I gas the throttle and take off into the night. Campus is practically dead, everyone is still at the Kippa Valentine’s party. Just an excuse to hook up. I had plans to take Jase and Carson to the hotel in town for the night. I splurged and got us a king sized bed and a hot tub. I rip the hotel card from my back pocket, careful not to tip the bike and chuck it at the first couple I see. I don’t care who it is, maybe they’ll have better luck. I speed off campus and turn to the backwoods that run along the college walls. The ground is bumpy and I increase my speed getting a few last moments of fresh air and adrenaline. Making me feel alive. My vision starts to blur from the tears and I let go of one of the handlebars. My phone is still buzzing in my pocket, but I know if I hear his voice I’ll go back to him, and this time I just can’t.

He never loved you.
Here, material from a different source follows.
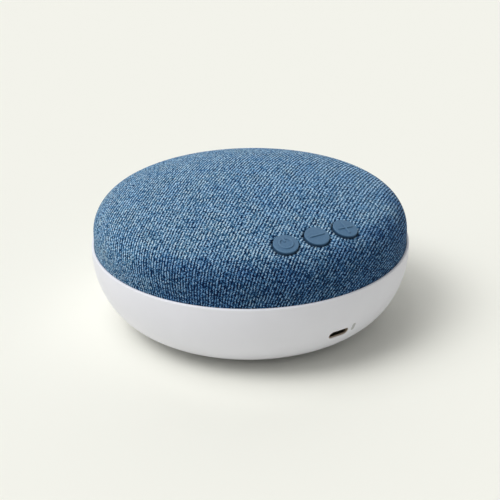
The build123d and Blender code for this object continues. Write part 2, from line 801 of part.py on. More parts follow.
with BuildPart() as usb_receptacle:
    with BuildSketch(wall_plane(port_angle, usb_back_radius, port_height)):
        SlotOverall(usb_width, usb_height)
    extrude(amount=usb_length)
    with BuildSketch(wall_plane(port_angle, usb_back_radius + usb_back, port_height)):
        SlotOverall(usb_width - 2 * usb_shell, usb_height - 2 * usb_shell)
    extrude(amount=usb_length - usb_back, mode=Mode.SUBTRACT)
usb_receptacle.part.label = "usb_receptacle"
export_step(usb_receptacle.part, "parts/usb_receptacle.step")

with BuildPart() as usb_tongue:
    block(wall_plane(port_angle, usb_back_radius + usb_back, port_height), (0, 0), tongue_width,
          tongue_thickness, usb_length - usb_back - tongue_setback)
usb_tongue.part.label = "usb_tongue"
export_step(usb_tongue.part, "parts/usb_tongue.step")

with BuildPart() as charge_led:
    block(wall_plane(light_angle, led_radius, board_top + led_height / 2), (0, 0),
          led_width, led_height, led_depth)
charge_led.part.label = "charge_led"
export_step(charge_led.part, "parts/charge_led.step")

with BuildPart() as charge_light_pipe:
    with BuildSketch(wall_plane(light_angle, light_inner_radius, light_z)):
        SlotOverall(light_height, light_width, rotation=90)
    extrude(amount=rim_radius - light_inner_radius)
    bowl(0, mode=Mode.INTERSECT)
charge_light_pipe.part.label = "charge_light_pipe"
export_step(charge_light_pipe.part, "parts/charge_light_pipe.step")

with BuildPart() as sound_chip:
    block(board_surface, (connector_x, front_y), sound_chip_size, sound_chip_size, chip_height)
sound_chip.part.label = "sound_chip"
export_step(sound_chip.part, "parts/sound_chip.step")

with BuildPart() as amplifier_chip:
    block(board_surface, (-connector_x, front_y), amplifier_length, amplifier_width, chip_height)
amplifier_chip.part.label = "amplifier_chip"
export_step(amplifier_chip.part, "parts/amplifier_chip.step")

with BuildPart() as capacitors:
    discs(board_surface, capacitor_points, capacitor_radius, capacitor_height)
capacitors.part.label = "capacitors"
export_step(capacitors.part, "parts/capacitors.step")

lead_connector_points = {"speaker": (connector_x, connector_y), "battery": (-connector_x, connector_y)}
for lead_name, lead_point in lead_connector_points.items():
    with BuildPart() as lead_connector:
        block(board_surface, lead_point, connector_length, connector_width, connector_height)
    lead_connector.part.label = lead_name + "_connector"
    export_step(lead_connector.part, "parts/" + lead_name + "_connector.step")

with BuildPart() as ribbon_connector:
    block(board_surface, ribbon_point, ribbon_width + 2, connector_width, connector_height)
ribbon_connector.part.label = "ribbon_connector"
export_step(ribbon_connector.part, "parts/ribbon_connector.step")

# ------------------------------------------------------------------ battery, leads and ribbon

with BuildPart() as battery_cell:
    discs(Plane.YZ.offset(-cell_length / 2), [(cell_y, cell_height)], cell_radius, cell_length)
    fillet(battery_cell.edges().filter_by(GeomType.CIRCLE), cell_round)
battery_cell.part.label = "battery_cell"
export_step(battery_cell.part, "parts/battery_cell.step")


def board_place(x, y, height):
    """Point in the product frame, from a place and a height over the main board's top."""
    return board_surface.from_local_coords((x, y, height))


lead_height = connector_height + lead_rise
column_inner_x = foot_radius * cosine(case_screw_angle) - case_column_radius
lead_run_x = column_inner_x - lead_gap - wire_radius - wire_spacing / 2
lead_start_y = cell_y - math.sqrt(cell_radius**2 - (lead_dip - wire_radius) ** 2)
with BuildPart() as battery_leads:
    for side in (-1, 1):
        shift = side * wire_spacing / 2
        wire([
            (shift - lead_run_x, lead_start_y, cell_height - lead_dip),
            (shift - lead_run_x, case_screw_y - case_column_radius, cell_height - lead_dip),
            board_place(shift - connector_x - lead_sweep, connector_y + lead_sweep, lead_height),
            board_place(shift - connector_x, connector_y, lead_height),
            board_place(shift - connector_x, connector_y, connector_height),
        ])
battery_leads.part.label = "battery_leads"
export_step(battery_leads.part, "parts/battery_leads.step")

with BuildPart() as speaker_leads:
    for side in (-1, 1):
        shift = side * wire_spacing / 2
        terminal_point = (terminal_radius + terminal_width / 2, 2 * shift)
        wire([
            terminal_plane.from_local_coords((*terminal_point, -terminal_thickness)),
            terminal_plane.from_local_coords((*terminal_point, -terminal_thickness - lead_rise)),
            board_place(shift + connector_x, connector_y, lead_height),
            board_place(shift + connector_x, connector_y, connector_height),
        ])
speaker_leads.part.label = "speaker_leads"
export_step(speaker_leads.part, "parts/speaker_leads.step")

ribbon_start_depth = key_board_depth + key_board_thickness + connector_height / 2
ribbon_start_y = -key_circle + ribbon_start_depth * sine(key_tilt)
ribbon_start_z = key_z - ribbon_start_depth * cosine(key_tilt)
ribbon_drop = (cable_slot_y - ribbon_start_y) / math.tan(math.radians(key_tilt))
with BuildPart() as button_ribbon:
    with BuildSketch(Plane.YZ):
        with BuildLine():
            FilletPolyline(
                (ribbon_start_y, ribbon_start_z),
                (cable_slot_y, ribbon_start_z - ribbon_drop),
                (cable_slot_y, connector_top),
                radius=ribbon_bend,
            )
        trace(line_width=ribbon_thickness)
    extrude(amount=ribbon_width / 2, both=True)
button_ribbon.part.label = "button_ribbon"
export_step(button_ribbon.part, "parts/button_ribbon.step")
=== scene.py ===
"""Looks of a round white noise sound machine: denim cover, rubber keys and a white moulded bowl."""

import math

import bmesh
import bpy
import numpy as np
from mathutils import Matrix, Vector


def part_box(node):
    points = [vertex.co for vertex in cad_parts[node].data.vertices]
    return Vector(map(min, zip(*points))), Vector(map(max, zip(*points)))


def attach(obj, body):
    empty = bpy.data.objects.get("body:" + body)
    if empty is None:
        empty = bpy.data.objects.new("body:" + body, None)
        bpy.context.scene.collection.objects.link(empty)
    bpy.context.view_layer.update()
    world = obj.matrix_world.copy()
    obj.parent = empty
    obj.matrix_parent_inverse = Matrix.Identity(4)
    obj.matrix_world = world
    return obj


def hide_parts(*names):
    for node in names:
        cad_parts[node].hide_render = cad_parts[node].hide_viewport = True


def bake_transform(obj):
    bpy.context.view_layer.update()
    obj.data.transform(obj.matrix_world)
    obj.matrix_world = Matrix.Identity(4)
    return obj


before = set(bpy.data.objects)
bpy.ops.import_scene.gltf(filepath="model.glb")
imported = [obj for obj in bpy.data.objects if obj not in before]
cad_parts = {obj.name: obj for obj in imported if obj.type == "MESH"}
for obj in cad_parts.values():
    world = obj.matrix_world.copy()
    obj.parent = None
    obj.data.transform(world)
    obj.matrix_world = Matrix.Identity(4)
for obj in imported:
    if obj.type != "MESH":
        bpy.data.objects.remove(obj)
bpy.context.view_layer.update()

MM = 0.001

# ------------------------------------------------------------------ places taken from the CAD parts' boxes

cover_low, cover_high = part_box("fabric_cover")
COVER_RADIUS = cover_high[0]
HEM_Z = cover_low[2]

# ------------------------------------------------------------------ sizes, in metres and radians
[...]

It was all lies. You’re not worthy of love. You’re a waste of breath.

I don’t want to be here anymore. I thought things were changing, but life’s a bitch and then you die. Isn’t that how the saying goes? I glance up and grab the handlebar once more but it’s too late. A tree comes out of nowhere, and at the speed I’m going I know this is going to hurt.

I hit head on and my life flashes before my eyes. I guess that isn’t just an expression. I see the moment I ran into Cara, all the hugs, kisses, and quiet time we spent together. I see the moment Jase kissed me for the first time. The night everything changed. I see my mother and how she tried to love me. And I see him. The man who broke me down until I became nothing. At least I know even in Hell he can’t touch me. My breaths get shorter and the pain starts to numb.

All I ever wanted was to be loved. Why couldn’t anyone love me?

My eyelids feel heavy and I smile. It doesn’t matter now, I’m finally free.